De Nederlands-Chinese filmmaakster Julie Ng werkt aan een film over Chinese Nederlanders, getiteld ‘Wij zijn meer dan babi pangang‘.
Julie Ng:
“Ik groeide als kind op in het Chinees Restaurant van mijn ouders. Maar ik neem de zaak niet over. Net als vele anderen van mijn generatie. In de basis zijn dus de huidige Chinese restauranthouders degenen die het immaterieel erfgoed levend (moeten) houden en doorgeven, en de Nederlandse consument die het blijft eten en bestellen.
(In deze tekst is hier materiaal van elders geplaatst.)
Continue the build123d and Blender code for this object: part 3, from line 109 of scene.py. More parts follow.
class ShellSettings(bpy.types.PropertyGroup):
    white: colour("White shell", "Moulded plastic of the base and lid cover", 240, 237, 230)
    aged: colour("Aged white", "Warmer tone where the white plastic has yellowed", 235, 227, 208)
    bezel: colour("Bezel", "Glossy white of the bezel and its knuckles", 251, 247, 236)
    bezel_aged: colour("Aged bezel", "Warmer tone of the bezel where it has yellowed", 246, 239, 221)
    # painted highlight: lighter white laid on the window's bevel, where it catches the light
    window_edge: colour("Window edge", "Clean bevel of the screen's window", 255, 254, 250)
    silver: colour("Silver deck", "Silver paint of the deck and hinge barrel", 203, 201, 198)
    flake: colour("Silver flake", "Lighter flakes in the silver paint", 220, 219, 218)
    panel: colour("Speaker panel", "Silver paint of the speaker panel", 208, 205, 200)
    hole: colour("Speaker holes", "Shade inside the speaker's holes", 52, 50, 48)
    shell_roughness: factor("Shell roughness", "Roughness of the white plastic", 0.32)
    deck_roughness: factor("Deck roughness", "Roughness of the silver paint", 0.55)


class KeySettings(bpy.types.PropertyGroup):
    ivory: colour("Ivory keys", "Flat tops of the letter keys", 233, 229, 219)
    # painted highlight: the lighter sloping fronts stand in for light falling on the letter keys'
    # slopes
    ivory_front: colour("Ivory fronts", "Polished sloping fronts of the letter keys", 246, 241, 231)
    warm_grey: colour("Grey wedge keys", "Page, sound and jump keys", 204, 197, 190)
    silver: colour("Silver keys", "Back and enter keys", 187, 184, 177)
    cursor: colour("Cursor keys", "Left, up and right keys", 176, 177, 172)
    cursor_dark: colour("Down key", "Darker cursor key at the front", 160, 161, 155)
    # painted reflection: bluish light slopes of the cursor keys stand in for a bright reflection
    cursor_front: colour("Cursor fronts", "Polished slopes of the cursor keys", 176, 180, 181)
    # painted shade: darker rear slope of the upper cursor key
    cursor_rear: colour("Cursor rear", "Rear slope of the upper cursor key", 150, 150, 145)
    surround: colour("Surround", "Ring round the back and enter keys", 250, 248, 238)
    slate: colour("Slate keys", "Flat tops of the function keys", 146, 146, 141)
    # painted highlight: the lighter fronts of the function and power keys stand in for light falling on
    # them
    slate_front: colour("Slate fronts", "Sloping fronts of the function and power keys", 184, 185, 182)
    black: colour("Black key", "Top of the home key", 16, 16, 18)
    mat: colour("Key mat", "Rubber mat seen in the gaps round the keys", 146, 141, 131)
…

Nu het aantal Chinese restaurants zo afneemt zien wij vanuit onze stichting de noodzaak om de aandacht hierop op houden, zodat het nooit verloren zal gaan.”
Daarom dus de aanvraag bij de Inventaris Immaterieel Erfgoed Nederland die voor UNESCO werelderfgoed in kaart brengt: de gebakken stukjes varkensvlees in rode, zoetzure saus op een bedje van atjar moeten immaterieel cultureel erfgoed worden, vindt Ng.
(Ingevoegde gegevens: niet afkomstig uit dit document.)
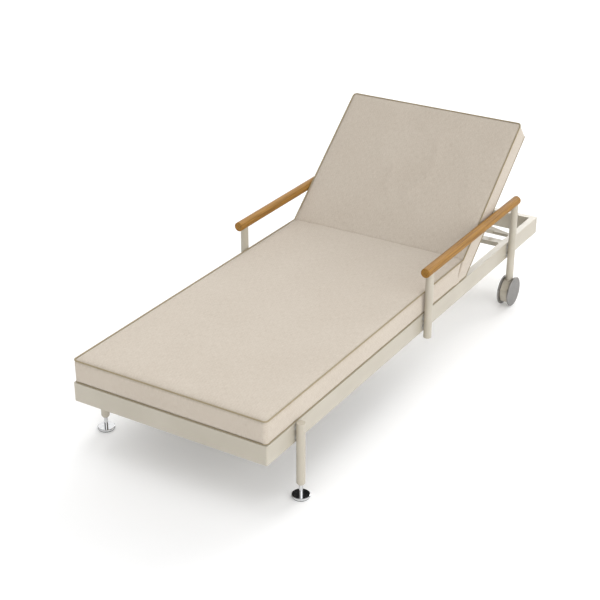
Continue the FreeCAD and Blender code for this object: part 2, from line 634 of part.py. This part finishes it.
def build():
    """Every node of the lounger, with the solids it holds."""
    nodes = {}
    nodes.update(frame_rails())
    nodes.update(seat_slats())
    nodes["rear_crossbeam"] = rear_crossbeam()
    nodes["rack_tie_plate"] = tie_plate()
    nodes["rack_screws"] = [rack_screw(side, y, z) for _, side in SIDES for y, z in rack_screw_places()]
    nodes["rest_blocks"] = [rest_block(side) for _, side in SIDES]
    nodes["leg_bolts"] = [post_bolt(*place) for place in post_bolt_places()]
    nodes["leg_spacers"] = [post_spacer(*place) for place in post_bolt_places()]
    nodes["glide_inserts"] = [glide_insert(side) for _, side in SIDES]
    nodes["arm_screws"] = [arm_screw(side, y) for _, side in SIDES for y in (ARM_POST_Y, REAR_LEG_Y)]
    nodes["tube_plugs"] = [arm_plug(side, y) for _, side in SIDES for y in (ARM_POST_Y, REAR_LEG_Y)]
    nodes["axle_bushes"] = [axle_bush(side, facing) for _, side in SIDES for facing in (-1, 1)]
    nodes["hinge_bolts"] = [pivot_bolt(side) for _, side in SIDES]
    nodes["hinge_bushes"] = [pivot_bush(side) for _, side in SIDES]
    nodes["stay_brackets"] = [ear for _, side in SIDES for ear in stay_bracket(side)]
    nodes["stay_pins"] = [tilt(stay_pin_flat(side)) for _, side in SIDES]
    nodes["stay_foot_rod"] = stay_foot_rod()
    nodes["back_head_tube"] = back_cross_tube(BACK_FRAME_LENGTH - BACK_TUBE / 2)
    nodes["back_stay_tube"] = back_cross_tube(STAY_PIVOT)
    for number, middle in enumerate(BACK_SLATS, 1):
        nodes[f"back_slat_{number}"] = back_slat(middle)
    nodes["seat_cushion"] = mattress((-HALF_L + MATTRESS_FOOT_GAP, HINGE_Y), 1)
    nodes["back_cushion"] = tilt(mattress((HINGE_Y, HINGE_Y + BACK_PAD_LENGTH), -1))
    post_foot = RAIL_BOTTOM - ARM_POST_DROP
    leg_top = RAIL_TOP + FRONT_LEG_RISE
    for name, side in SIDES:
        nodes["tube_plugs"] += [end_cap(side, FRONT_LEG_Y, leg_top, 1), end_cap(side, ARM_POST_Y, post_foot, -1)]
        nodes[f"front_leg_{name}"] = post_tube(side, FRONT_LEG_Y, FRONT_LEG_FOOT + INSERT_CONE,
                                               leg_top - CAP_THICK)
        nodes[f"arm_post_{name}"] = coped(post_tube(side, ARM_POST_Y, post_foot + CAP_THICK, ARM_HEIGHT), side)
        drum = cross_rod(HUB_DIA / 2, side, HALF_W - TUBE_DIA, POST_X + TUBE_DIA, REAR_LEG_Y, WHEEL_Z)
        nodes[f"rear_leg_{name}"] = coped(post_tube(side, REAR_LEG_Y, WHEEL_Z, ARM_HEIGHT), side).cut(drum)
        nodes[f"armrest_{name}"] = arm_bar(side)
        nodes[f"rack_{name}"] = rack(side)
        nodes[f"glide_{name}"] = glide(side)
        nodes[f"glide_pad_{name}"] = glide_pad(side)
        nodes[f"wheel_hub_{name}"] = wheel_hub(side)
        nodes[f"wheel_axle_{name}"] = axle(side)
        nodes[f"wheel_outer_{name}"] = wheel_disc(side, 1)
        nodes[f"wheel_inner_{name}"] = wheel_disc(side, -1)
        nodes[f"back_side_tube_{name}"] = back_side_tube(side)
        nodes[f"stay_arm_{name}"] = stay_arm(side)
    return nodes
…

Sinds het ontstaan van het gerecht, omtrent de jaren ’60, is Babi Pangang niet meer weg te denken uit de Nederlandse huishoudens. Het is een van de bekendste, zo niet hét bekendste gerecht van de lokale dorpsChinees, die dreigt te verdwijnen uit het Nederlandse straatbeeld. In 2008 telde Nederland 2.123 Chin. Ind. Restaurants en is het inmiddels teruggelopen naar 1.734. Het sluiten van deze restaurants bedreigt daarom ook het bestaan van de babi pangang.
Natuurlijk is deze oproep deel van de campagne rond de film, maar hee, zondagavond, dan willen we bord op schoot bij het voetbalkijken, nasi met cultureel erfgoed, sambal bij en kroepoek, nietwaar? Red de babi pangang!